Vistry's net debt has also risen sharply, with the company reporting a net debt position of approximately £180 million at the close of 2024, compared to £88.8 million the previous year. 

This increase has been driven by an accumulation of unfinished work and stock, resulting from slower sales and delayed completions.

The company said that while the overall demand in the Partner Funded market remained strong throughout the year, the open market has been under pressure, primarily due to challenges in mortgage affordability. 

Vistry has responded with incentives for its open market sales, offering discounts of up to 5% on sales prices in an effort to maintain momentum. 

The company has also noted that cost inflation for building materials has remained neutral overall, with some areas seeing price increases balanced by reductions in others.

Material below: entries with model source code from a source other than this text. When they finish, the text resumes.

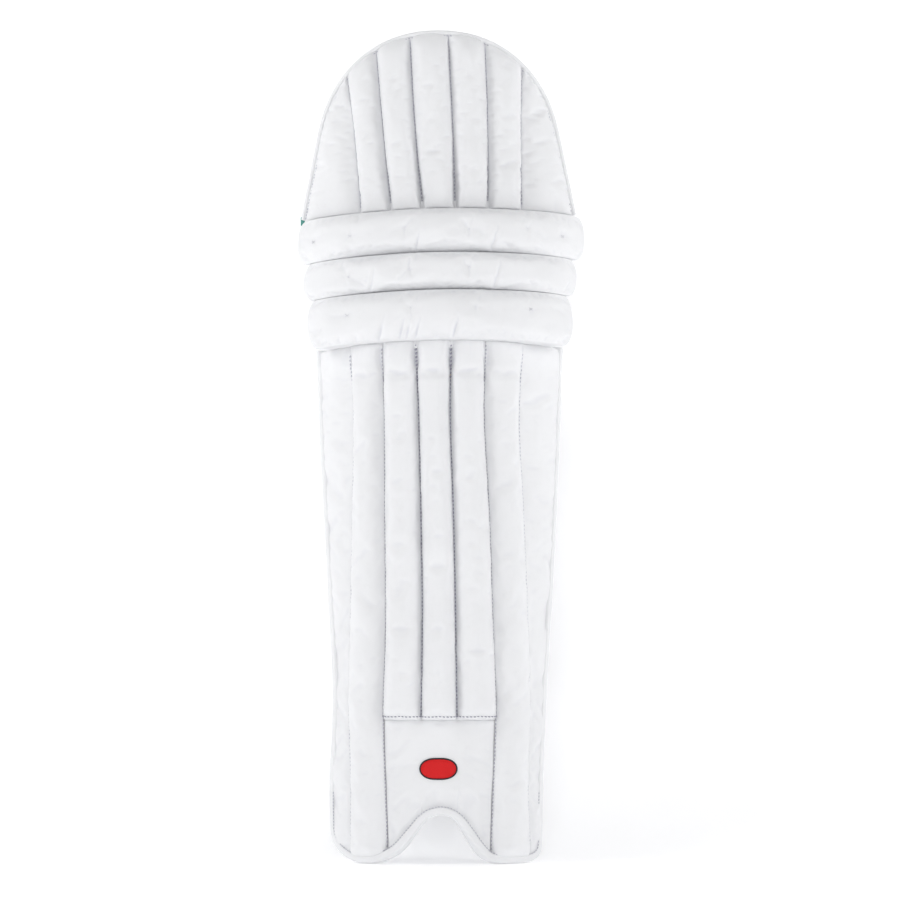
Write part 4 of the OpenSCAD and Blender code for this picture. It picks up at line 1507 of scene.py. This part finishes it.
def wing_web():
    """Gusset between the guard's edge and the wing, over the cord."""
    z_line = np.linspace(112, 424, 70)
    d_line = np.linspace(-2.0, 7.0, 12)
    z, d = np.meshgrid(z_line, d_line, indexing="ij")
    base = EDGE_LOW + EDGE_ALONG * ((z - 100) / EDGE_ALONG[2])[..., None]
    depth = 14 + 6 * (z - 100) / 350

    def at(extra):
        return base - EDGE_RADIAL * (depth + extra)[..., None] + EDGE_BACK * d[..., None]

    middle = base[35, 0]
    web("fold_wing", at(-0.5), at(0.5), middle - EDGE_BACK * 0.5,
        middle + EDGE_BACK * 5.5, web_mat)


wing_web()


def strap_fold(name, a, z_mid):
    """The bend of a strap at angle a, between its two bodies."""
    half = STRAP_W / 2 - 1.5
    angle, dz = np.meshgrid(np.linspace(a - 3.4, a + 3.4, 15), np.linspace(-half, half, 12), indexing="ij")
    web(name, wrap(angle, STRAP_R + 1.9, z_mid + dz), wrap(angle, STRAP_R + 1.0, z_mid + dz),
        wrap(a - 1.6, STRAP_R + 1.5, z_mid), wrap(a + 1.6, STRAP_R + 1.5, z_mid), webbing_mat)


for strap, z_mid in STRAPS.items():
    fold, body = "fold_" + strap, strap + "_strap"
    strap_fold(fold + "_anchor", strap_start(z_mid), z_mid)
    strap_fold(fold + "_tab", TAB_FROM, z_mid)


# ---- Stitching ----

SEAM_THREAD = {"length": 2.2, "pitch": 3.4, "radius": 0.55, "lift": 0.8}

sew("shin_rope_stitches", "shin_guard", [column_run(centre_cols, centre, c, 3, 0.1) for c in (3, 4)],
    dark_thread_mat, length=2.5, pitch=3.4, radius=0.8, slant=0.5, lift=0.9)
sew("instep_seam_stitches", "shin_guard", [(centre[2], radial(centre[2]))], dark_thread_mat,
    length=2.1, pitch=3.3, radius=0.5, lift=0.4)
side_runs = [column_run(outer_cols, outer, 2, 3, 0.1), column_run(inner_cols, inner, 5, 3, 0.1),
             column_run(outer_cols, outer, 1, 8, -0.05), column_run(inner_cols, inner, 6, 8, -0.05)]
sew("shin_seam_stitches", "shin_guard", side_runs, thread_mat, **SEAM_THREAD)
sew("shin_edge_stitches", "shin_guard", [edge_run], thread_mat, "binding_tape", length=2.0, pitch=2.8,
    radius=0.36, lift=-0.6)
sew("bolster_stitches", "shin_guard", bolster_runs, pale_thread_mat, "bolster_cloth", radius=0.36)
sew("anchor_stitches", "shin_guard", anchor_runs, thread_mat, "webbing")
sew("wing_stitches", "wing", [wing_run], thread_mat, "binding_tape", radius=0.36, lift=-0.1)


def hat_runs():
    runs = []
    out = unit(knee(np.array([0, -1.0, 0])) - knee(np.zeros(3)))
    for c in range(1, 7):
        i = int(np.argmin(np.abs(hat_cols - c)))
        points = knee(hat_front[3:-5, i])
        runs.append((points + out * 0.1, np.broadcast_to(out, points.shape)))
    return runs


sew("hat_seam_stitches", "top_hat", hat_runs(), thread_mat, **SEAM_THREAD)


def hat_rim_run():
    points = knee(hat_edge(5.0, HAT_RIM_R + 0.4))
    out = unit(points - knee(np.array([0.0, HAT_AXIS_Y, 0]))) * np.array([1, 1, 0])
    return points, unit(out)


sew("hat_rim_stitches", "top_hat", [hat_rim_run()], thread_mat, "binding_tape", length=2.0, pitch=2.8,
    radius=0.38)


def tuft_stitches():
    """A short crossed tack at the bottom of each dimple in the rolls."""
    for n, roll_name in enumerate(ROLL_NAMES):
        grid = knee(roll_fronts[n])
        flat = grid.reshape(-1, 3)
        upright = roll_fronts[n].reshape(-1, 3)
        runs = []
        for x, v in TUFTS[n]:
            z = ROLL_BASE[n] + v * ROLL_HEIGHT[n]
            i = int(np.argmin(np.hypot(upright[:, 0] - x, upright[:, 2] - z)))
            out = radial(upright[i], ROLL_AXIS_Y[n])
            across = unit(np.cross(out, [0, 0, 1.0]))
            for tilt in (-0.6, 0.6):
                line = across + np.array([0, 0, tilt])
                points = flat[i] + out * 0.15 + np.linspace(-1.6, 1.6, 9)[:, None] * line
                runs.append((points, np.broadcast_to(out, points.shape)))
        sew(roll_name + "_tufts", roll_name, runs, pale_thread_mat, length=1.5, pitch=1.4, radius=0.3,
            lift=0.0)


tuft_stitches()


# ---- Finishes for the hard pieces that stay as modelled ----

for node, material in {"shin_board": foam_mat, "hat_board": foam_mat, "wing_hinge_cord": green_mat,
                       "shin_canes": cane_mat, "lower_roll_canes": cane_mat, "middle_roll_canes": cane_mat,
                       "upper_roll_canes": cane_mat}.items():
    for part in NODES[node].material_slots:
        part.material = material


# ---- Studio ----

PAPER = rgb(0.97, 0.97, 0.975)
PAPER_GLOW = 0.24


def studio_paper(name, from_behind):
    """Matt white paper with a little glow. From behind it can be seen through, so that it hides nothing."""
    n = Nodes(name)
    grain = n.noise(n.object_mm(), 0.01, 4)
    shade = rgb(*(0.99 * c for c in PAPER[:3]))
    paper = n.finish(n.mix(grain, PAPER, shade), 0.9, n.bump(grain, 0.02, 0.0005),
                     **{"Emission Color": PAPER, "Emission Strength": PAPER_GLOW})
    if from_behind:
        behind = n.add("ShaderNodeNewGeometry").outputs["Backfacing"]
        clear = n.add("ShaderNodeBsdfTransparent").outputs[0]
        mixed = n.add("ShaderNodeMixShader", {0: behind, 1: n.shader.outputs[0], 2: clear}).outputs[0]
        n.set(n.tree.nodes["Material Output"], "Surface", mixed)
    return paper


def stage_sheet(name, line, material):
    """A wide sheet whose side view is a line of (y, z) points in metres."""
    half = 7
    verts = [(x, y, z) for y, z in line for x in (-half, half)]
    mesh = bpy.data.meshes.new(name)
    mesh.from_pydata(verts, [], [(2 * k, 2 * k + 1, 2 * k + 3, 2 * k + 2) for k in range(len(line) - 1)])
    mesh.polygons.foreach_set("use_smooth", [True] * len(mesh.polygons))
    obj = add_object(name, mesh)
    mesh.materials.append(material)


BACKDROP_Y = 0.10
SWEEP_R = 0.13
bend = np.radians(np.linspace(0, 90, 17))
sweep_line = list(zip(BACKDROP_Y - SWEEP_R + SWEEP_R * np.sin(bend), SWEEP_R * (1 - np.cos(bend))))
stage_sheet("backdrop", sweep_line + [(BACKDROP_Y, 6.0)], studio_paper("backdrop_paper", True))
stage_sheet("floor", [(-8, -0.0004), (8, -0.0004)], studio_paper("floor_paper", False))


def area_light(name, place, aim, size, power):
    light = bpy.data.lights.new(name, "AREA")
    light.shape = "RECTANGLE"
    light.size, light.size_y = size
    light.energy = power
    obj = add_object(name, light)
    obj.location = place
    obj.rotation_euler = (Vector(aim) - Vector(place)).to_track_quat("-Z", "Y").to_euler()
    obj.visible_camera = False


area_light("key_left", (-1.9, -1.1, 1.40), (0, 0, 0.60), (0.7, 1.3), 17.5)
area_light("key_right", (1.9, -1.1, 1.20), (0, 0, 0.60), (0.7, 1.3), 14.2)
area_light("fill_front", (0.0, -3.2, 1.10), (0, 0, 0.60), (1.0, 1.0), 17)

world = bpy.data.worlds.new("studio")
world.use_nodes = True
tree = world.node_tree
background = tree.nodes["Background"]
background.inputs["Color"].default_value = rgb(1.0, 1.0, 1.0)
rays = tree.nodes.new("ShaderNodeLightPath")
bright = tree.nodes.new("ShaderNodeMapRange")
tree.links.new(rays.outputs["Is Camera Ray"], bright.inputs["Value"])
bright.inputs["To Min"].default_value = 0.23
bright.inputs["To Max"].default_value = 1.0
tree.links.new(bright.outputs[0], background.inputs["Strength"])
bpy.context.scene.world = world
bpy.context.scene.view_settings.view_transform = "Standard"

# The picture is FRAME_WIDTH wide at SCALE_Y, the depth of the pad's front-facing seams.
CAMERA_Y = -6.0
SCALE_Y = -0.085
FRAME_WIDTH = 0.7817
camera = bpy.data.cameras.new("camera")
camera.lens = 36 * (SCALE_Y - CAMERA_Y) / FRAME_WIDTH
camera_obj = add_object("camera", camera)
camera_obj.location = (0.010, CAMERA_Y, 0.3587)
camera_obj.rotation_euler = (math.radians(90), 0, 0)
bpy.context.scene.camera = camera_obj
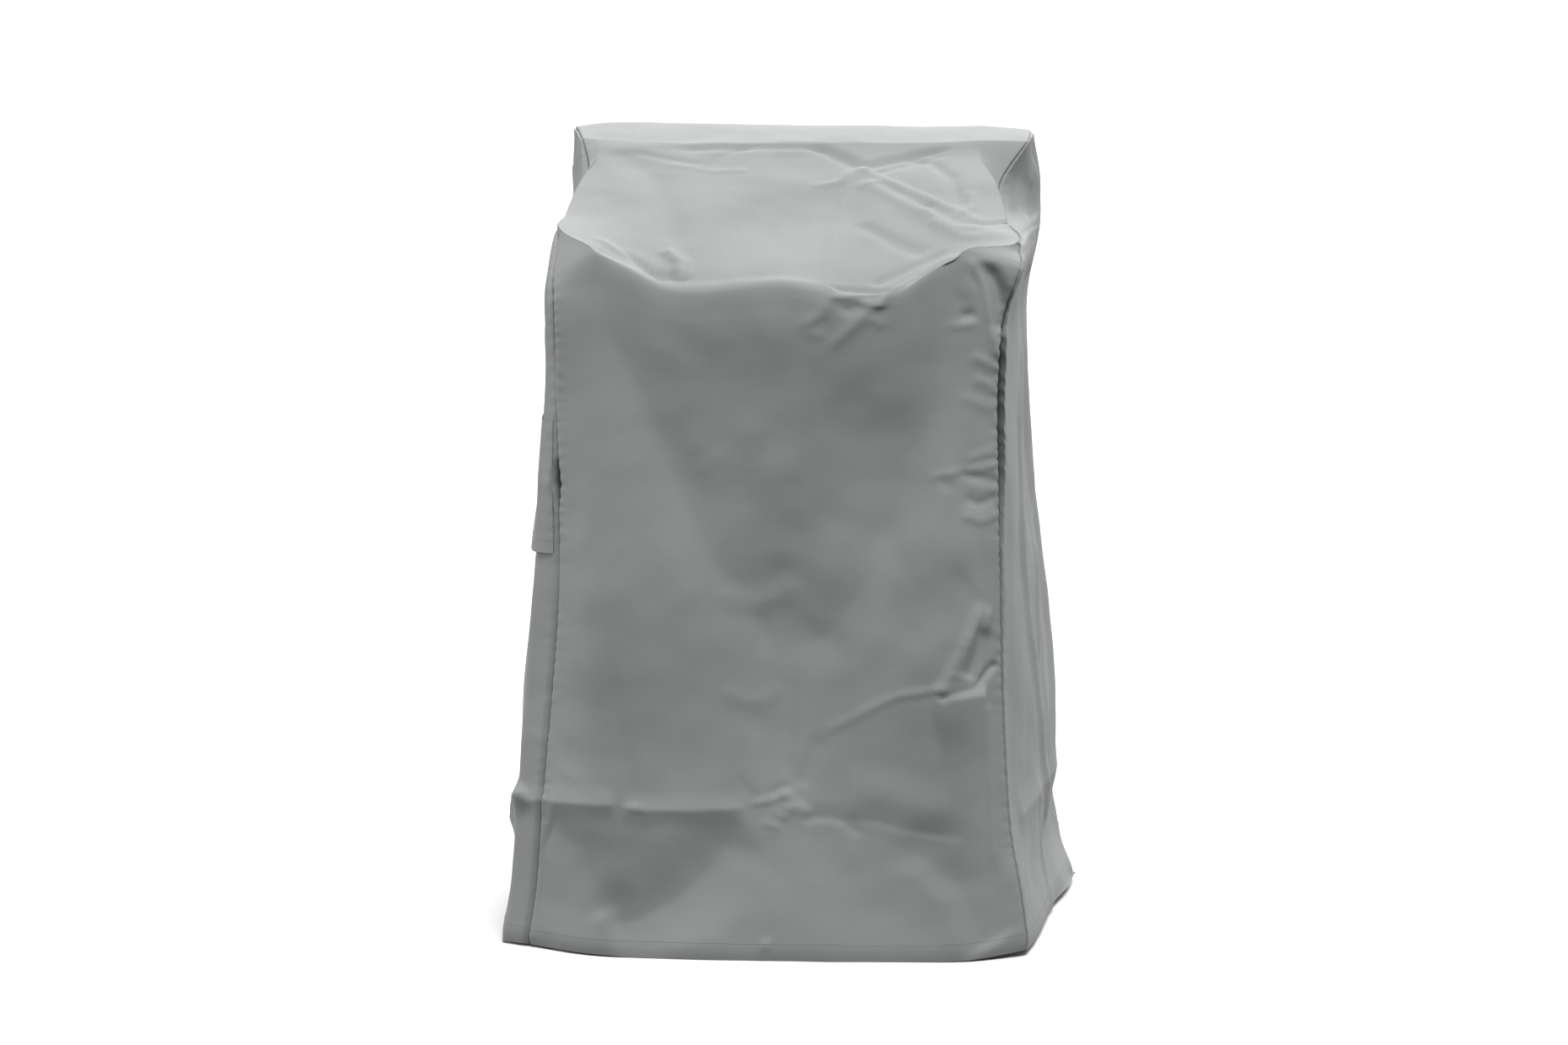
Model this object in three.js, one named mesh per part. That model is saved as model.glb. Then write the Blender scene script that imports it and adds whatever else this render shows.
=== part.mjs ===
import * as THREE from "three";

// A fitted patio chair cover, as it hangs over a high-backed chair that isn't part of it.
// One long strip of cloth makes the front, the slope over the arms, the top and the back.
// A side panel is sewn to each of its long edges, and a vent flap is sewn to the left side panel.
// The cover is hollow and open at the floor.
// X runs from left to right as seen from the front, the front faces -Y and Z is up.
// The origin is on the floor under the middle of the cover. All sizes are in millimetres.

// Driving dimensions
const clothThickness = 2;
const seamClearance = 0.3;
const topRows = 4;
const sideRowsPerBackRow = 2;
const sideColumns = 12;
const sideColumnCrowding = 0.55;
const stripColumns = [4, 5, 7, 7, 5, 4];
const sharpestSeam = -0.4;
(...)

As far as the near-term outlook is concerned, Vistry remains cautious. Due to the upcoming government spending review and changes to the Affordable Homes Programme, the company acknowledged both partner-funded as well as open market sales markets face uncertainty.

Additionally, Vistry’s confidence in a recovery for open market sales hinges on the resurgence of consumer confidence. 

While the company’s forward sales position remains strong, with £4.4 billion in sales booked, the outlook for 2025 is shaped by an environment of continued caution.

The company also faces operational challenges, particularly in its South Division, where cost issues have been identified. 

A review of this division has led to adjustments expected to reduce profits by £105 million in 2024, with further impacts in 2025 and beyond. 

Despite these setbacks, Vistry has implemented enhanced controls across its operations to prevent similar issues from arising in other divisions. 

New leadership has been introduced to stabilize operations in the affected regions, with hopes of returning to normalcy in 2025.

Vistry’s strategy remains focused on its Partnerships business, which the company views as an attractive avenue for growth. 

However, it is also adjusting its approach to working capital, with plans to reduce stock and work in progress in 2025. 

This is in response to slower open market sales and the need to mitigate the build-up of unsold homes.

“However, key to upside in the share price we believe will be visibility of when the group will return to growth, the speed this can be achieved and the credible ROCE in the medium term,” said analysts at Jefferies in a note. 

Shares of the company were up 9.8% at 05:50 ET (10:50 GMT).